Marks & Spencer has told analysts that "progress is behind schedule" for the turnaround of its ailing clothing and home business.

Bosses at the high street giant expressed disappointment that significantly more action needs to take place in its long-suffering clothing and home division to get it back on track, at the company's capital markets day on Tuesday.

However, shares in the company lifted as analysts were largely positive about the frank assessment of the company, which also highlighted a number of "green shoots" in the digital and food arms.

The company updated investors and brokers on Tuesday over the progress of its transformation programme, which has taken place since the start of the year under the leadership of Steve Rowe.

Mr Rowe told attendees that the company remains focused on "restoring the basics" and will not rush the retailer's transformation programme.

Analysts told PA that bosses said they expect it to take until around 2022 or 2023 before the full cultural shift at the firm takes shape.

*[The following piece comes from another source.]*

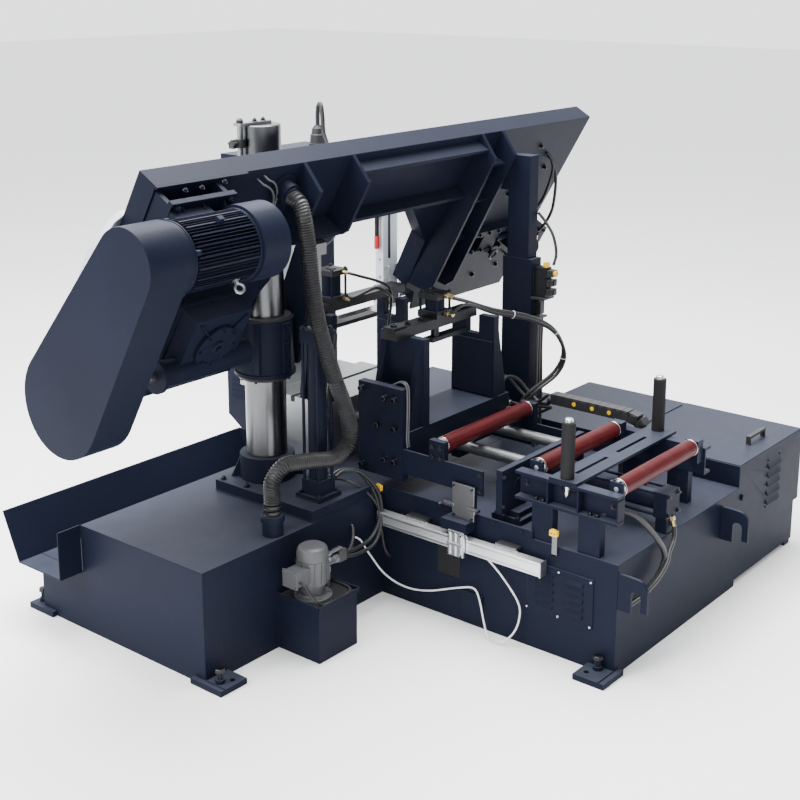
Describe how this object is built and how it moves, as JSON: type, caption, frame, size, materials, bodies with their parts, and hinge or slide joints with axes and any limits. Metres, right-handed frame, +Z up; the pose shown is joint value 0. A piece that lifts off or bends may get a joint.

Victoria McKenzie Gould, communications director at M&S, said the company's special culture had been lost but said it was working hard to restore its store voice.

Mr Rowe said significant work still needs to take place in the retailer's clothing and home division, stating that hard work in improving products had not been backed up by infrastructure improvements.

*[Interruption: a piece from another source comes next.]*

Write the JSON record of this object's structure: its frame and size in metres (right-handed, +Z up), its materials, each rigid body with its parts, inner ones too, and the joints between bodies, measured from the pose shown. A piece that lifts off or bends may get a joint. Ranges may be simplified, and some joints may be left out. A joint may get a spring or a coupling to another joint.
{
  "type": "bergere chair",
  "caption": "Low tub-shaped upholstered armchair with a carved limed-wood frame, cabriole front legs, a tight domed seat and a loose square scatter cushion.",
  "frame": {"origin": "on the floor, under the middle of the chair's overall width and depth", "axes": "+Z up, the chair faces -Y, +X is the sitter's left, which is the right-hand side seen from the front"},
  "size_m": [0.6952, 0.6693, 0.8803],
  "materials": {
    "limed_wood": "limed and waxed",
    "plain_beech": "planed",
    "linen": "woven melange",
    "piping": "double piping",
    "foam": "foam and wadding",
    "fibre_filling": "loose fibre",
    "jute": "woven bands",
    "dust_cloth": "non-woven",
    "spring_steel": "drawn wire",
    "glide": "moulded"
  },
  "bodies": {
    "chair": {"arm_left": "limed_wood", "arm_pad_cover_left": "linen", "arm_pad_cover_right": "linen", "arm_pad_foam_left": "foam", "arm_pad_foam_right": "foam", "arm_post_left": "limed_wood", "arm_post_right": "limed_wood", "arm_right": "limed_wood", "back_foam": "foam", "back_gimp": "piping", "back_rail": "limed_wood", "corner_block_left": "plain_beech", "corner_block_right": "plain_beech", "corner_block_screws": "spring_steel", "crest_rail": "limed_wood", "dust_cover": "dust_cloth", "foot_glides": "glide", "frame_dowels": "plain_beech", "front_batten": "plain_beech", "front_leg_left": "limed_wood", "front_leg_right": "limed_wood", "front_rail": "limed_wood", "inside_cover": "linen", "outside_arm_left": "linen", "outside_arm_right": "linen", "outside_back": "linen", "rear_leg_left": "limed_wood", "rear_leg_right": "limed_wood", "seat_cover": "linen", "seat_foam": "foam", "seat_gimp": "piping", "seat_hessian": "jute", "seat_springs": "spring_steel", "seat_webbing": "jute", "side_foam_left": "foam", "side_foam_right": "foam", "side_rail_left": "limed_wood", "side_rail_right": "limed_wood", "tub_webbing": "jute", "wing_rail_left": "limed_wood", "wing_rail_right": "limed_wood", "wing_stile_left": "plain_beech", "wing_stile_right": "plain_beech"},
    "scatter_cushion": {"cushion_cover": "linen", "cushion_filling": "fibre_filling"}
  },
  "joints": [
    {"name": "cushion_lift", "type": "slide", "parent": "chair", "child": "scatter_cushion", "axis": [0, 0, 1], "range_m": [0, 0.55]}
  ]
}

He said that the company has suffered particular problems with "planning and stock visibility", resulting in some empty shelves.

The company also said it is overhauling its menswear collections, reducing the proportion of suits in its menswear stock, to reflect contemporary customers.

Elsewhere, senior management said M&S will boost its food business through the transformation plan by working to lower costs and modernise its supply chain.

Clive Black, analyst at Shore Capital, said: "Everyone knows that M&S is engaged in a major transformation, but it was encouraging to see where management feels more change needs to take place.

"There was a sense of optimism among management, but also a recognition that there is a lot more to do. While they highlighted issues in clothing, there were clearly green shoots in digital and in food."

Shares in the company jumped nearly 2% to 187.75p.